At least one member of the Fellowship - Mikah 9 - has publicly pledged that he will defect from the much-heralded foursome. Early into our first conversation, as I was asking about the recording method of the Fellowship, Mikah interjected a simple phrase that completely altered the course of our interview: "I'm not in Freestyle Fellowship any more," he stated directly. "I can go based on the memory of what we were doing," he continued.

That said, we went into Mikah's early memories about the group. Mikah described briefly how the group came together. "We basically grew up together. That's how I knew Ace-One and Jupiter. I didn't grow up with P.E.A.C.E., I met P.E.A.C.E. in '89, I think. [Acey, Jupiter, and myself] had relationships since we were kids, junior high school, elementary. I really started clicking with that nigga [P.E.A.C.E.] in high school when I was in 10th grade."

And they proceeded to shock the world for years thereafter. Although he didn't venture much into how the other Fellowship members crafted their material, Mikah was more than willing to explain his own recording process. "It all depends on what I'm hearing inside my head and what I'm hearing outside my body. If it's just the sounds of the street or it's a rhythm track I'm trying to be somewhat cohesive with. Or if it's the vibe I'm trying to superimpose, like if I hear a melody in my head. You know, bringing it out like that. A lot of times I'll just listen to a rhythm track, you know, people in hip-hop make rhythm tracks, beats and shit. And I listen and after a while, it's almost like looking at those pictures in the mall where you have to keep looking at them to see the picture in it. I keep listening and then I can hear my voice in it and then I start to transfer what I hear my voice saying. I'm trying to grow and better myself every day. I feel artistically like I have a whole studio in my brain."

Mikah spoke briefly on what occurred to him between the "Innercity Griots" album and the latest Fellowship album, speaking about his short-lived solo deal. "[My solo deal] was with Capitol when the Fellowship took hiatus because Jupiter was locked up, Acey and P.E.A.C.E. couldn't get along…the manager that was managing them, this cat Kedar, was managing me at the time. I did an album - or rather two albums - of material, but only three songs were approved by the A&R at Capitol. As a result, I felt as if I should leave that label and seek a label that could understand what I was doing. Yet at the same time, I was living in New York and I was estranged from my family," Mikah explained, later adding that his roommate in New York at the time was none other than Talib Kweli. "On the advice of Kedar, I decided to return to L.A. to my family and that turned into some very deep and dark personal issue that I'd rather not discuss. And basically that material that was [created then] just floats around in bootleg universe. This project ['Timeless'] is supposed to come out, which is an archive anthology that [Cav?] and some others thought would be a good idea, just to get some unexploited candid moments [released]. Put together that with a couple of new recordings of old lyrics and some shit, to catch up on lost time. I just feel if a motherfucker is timeless or the material is timeless or people feel it's timeless, then it's collector's items and shit. I'm not getting major distribution, so I don't care who gets what at this stage. When I come with a major smashola with the styloya, the whole world is gonna know."

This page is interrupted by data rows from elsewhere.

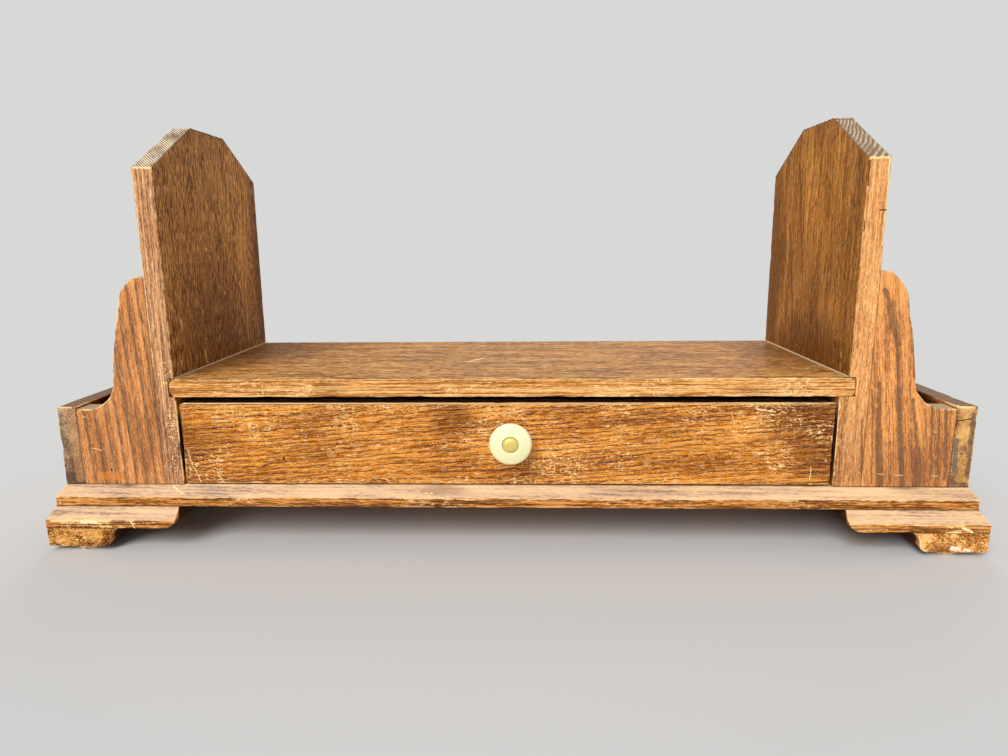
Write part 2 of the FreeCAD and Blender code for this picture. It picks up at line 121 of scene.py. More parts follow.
class Reading:
    """A number or vector that varies over a surface: one socket of a finish, with arithmetic on it."""

    def __init__(self, finish, socket):
        self.finish = finish
        self.socket = socket

    def joined(self, operation, first, second):
        vector = any(
            isinstance(value, tuple) or isinstance(value, Reading) and value.socket.type == "VECTOR"
            for value in (first, second)
        )
        kind = "ShaderNodeVectorMath" if vector else "ShaderNodeMath"
        return self.finish.node(kind, {"operation": operation}, {0: first, 1: second})

    def __add__(self, other):
        return self.joined("ADD", self, other)

    def __radd__(self, other):
        return self.joined("ADD", other, self)

    def __sub__(self, other):
        return self.joined("SUBTRACT", self, other)

    def __rsub__(self, other):
        return self.joined("SUBTRACT", other, self)

    def __mul__(self, other):
        return self.joined("MULTIPLY", self, other)

    def __rmul__(self, other):
        return self.joined("MULTIPLY", other, self)

    def __truediv__(self, other):
        return self.joined("DIVIDE", self, other)

    def __rtruediv__(self, other):
        return self.joined("DIVIDE", other, self)

    def __abs__(self):
        return self.finish.node("ShaderNodeMath", {"operation": "ABSOLUTE"}, {0: self})

    def most(self, other):
        return self.joined("MAXIMUM", self, other)

    def least(self, other):
        return self.joined("MINIMUM", self, other)

    def turn_share(self):
        """How far through the current whole number the value is, 0 to 1."""
        return self.finish.node("ShaderNodeMath", {"operation": "FRACT"}, {0: self})

    def rise(self, start, end):
        """0 before start, 1 after end and a smooth step between. start may be the larger."""
        settings = {"interpolation_type": "SMOOTHSTEP"}
        return self.finish.node("ShaderNodeMapRange", settings, {0: self, 1: start, 2: end})

    def ramp(self, stops):
        """The value looked up in stops, each (place, grey or colour)."""
        return self.finish.node("ShaderNodeValToRGB", {"stops": stops}, {0: self})


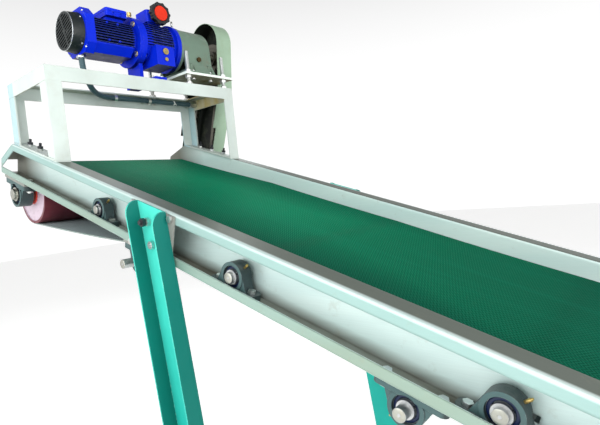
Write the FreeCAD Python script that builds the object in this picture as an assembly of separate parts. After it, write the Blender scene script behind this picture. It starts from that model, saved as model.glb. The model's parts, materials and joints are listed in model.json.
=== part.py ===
"""Inclined belt conveyor with a bridge-mounted chain drive over its head end.

Two frames are used.  The belt frame follows the belt: x runs along the rails
from the head (discharge) end to the tail, y runs across from the near rail's
outer face, z is square to the belt, and z = 0 is the rails' top face.  The
level frame has the same origin and y axis, with x horizontal and z upright;
the bridge and the drive are drawn in it.  Everything is moved at the end so
that the floor is z = 0 under the middle of the whole conveyor.
"""
import FreeCAD, Part
import math
import os

V = FreeCAD.Vector
X_AXIS = V(1, 0, 0)
Y_AXIS = V(0, 1, 0)
Z_AXIS = V(0, 0, 1)

# ---------------------------------------------------------------- overall
incline = 17.5                # slope of the belt, degrees
floor_drop = 1450.0           # floor below the head corner of the rails
overall_width = 830.0         # over the outer edges of the two rails
rail_tail_x = 2962.0          # tail end of the rails
nose_x = 108.0                # rails reach this far past the head corner
nose_drop = 76.0              # height of the sloped cut on the nose

# ---------------------------------------------------------------- rails
rail_height = 131.0
rail_flange = 60.0
rail_lip = 25.0
sheet = 3.0
corner_radius = 5.0
slot_place = (1836.0, -97.0)  # small slot in the near web
slot_length = 14.0
slot_height = 13.0

# ---------------------------------------------------------------- clearances
running_gap = 0.3             # belt, rollers and seals
slip_fit = 0.05               # turned pieces pushed together
bolt_clearance = 0.5          # radial, round every bolt shank
end_gap = 5.0                 # roller ends to rail webs

# ---------------------------------------------------------------- belt
belt_thickness = 3.0
belt_width = 690.0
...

"[T]hings got out of hand and Old Man Dan had to die/because of that eye/I can tell you them scarecrow stories a lie" - Self Jupiter "When The Sun Took A Day Off and the Moon Stood Still"

Self-Jupiter is a good-hearted brother who punctuates even serious commentary with half-laughs. He seems like the kind of brother that wants peace. And he emphatically insists that there is a bright future for Freestyle Fellowship, no matter what contemporary struggles may be underway.

Like Mikah, Jupiter has been through a lot between "Innercity Griots" and the latest Fellowship album, including a brief stint in the penitentiary. "I was off the scene for about four years," explains Jupiter regarding his incarceration. "I was young. You gotta remember, cats were only 19. Cats on the streets. Give a cat some money, he don't know how to handle it. You know? Or he's not as responsible as he's supposed to be. Being around the wrong crowd. And getting into things you probably wouldn't be into if you had your mind focused on more things. It all came as a wake up call, just like everyone else has [their own wake up calls]. I consider myself blessed too, because what if I didn't go to jail? What it is is what it is. I've graduated. I overstand the whole situation. I'm very instrumental in putting out this music though. I got my solo album out, it'll be out in another month. The ball is really getting pushed right now. Besides me being incarnated, it seems like even when I did the time, cats were standing still anyway. I didn't really see the progression (laughs) among too many cats, other than Snoop and a few other cats I grew up with, that used to rap at the Good Life blowing up. [Like] Pharcyde, on the radio, selling records and stuff. On that side [because most of my peers didn't progress], it was almost like I wasn't gone. I got out and got to mashing. Here we are. Since 97, it's been work pretty much."

Describing that work in more detail later in our conversation, Jupiter explained how the business end of Fellowship was run for their latest record. "I did this whole album practically by myself. This whole album was me and Acey[alone]. We practically run Project Blowed. We recorded it. There's no A&R person. None of that. It was telling cats to come through and they sat back and did their little [lyrics]. We got the office building and rent and bills [to pay]. Put together a corporation and all that," Jupiter explained.

Although Jupiter explained that Aceyalone and himself are behind the business of the Fellowship, Aceyalone declined to comment in regards to this article. He did say to look out for future solo material from him - as one would expect, given that Aceyalone has the most prodigious output of the four members, producing 3 solo albums in almost as many years. P.E.A.C.E. was not available for comment as of press time.

"Even if it's a creative difference, you know, those conflicts tend to resolve themselves if the overall goal and objective is to make something beautiful," Mikah says at one point during our conversation. These words may give hope to Fellowship fans worldwide that the fantastic foursome may yet may beautiful music again.

Jupiter is much more to the point. "The Freestyle Fellowship will be forever."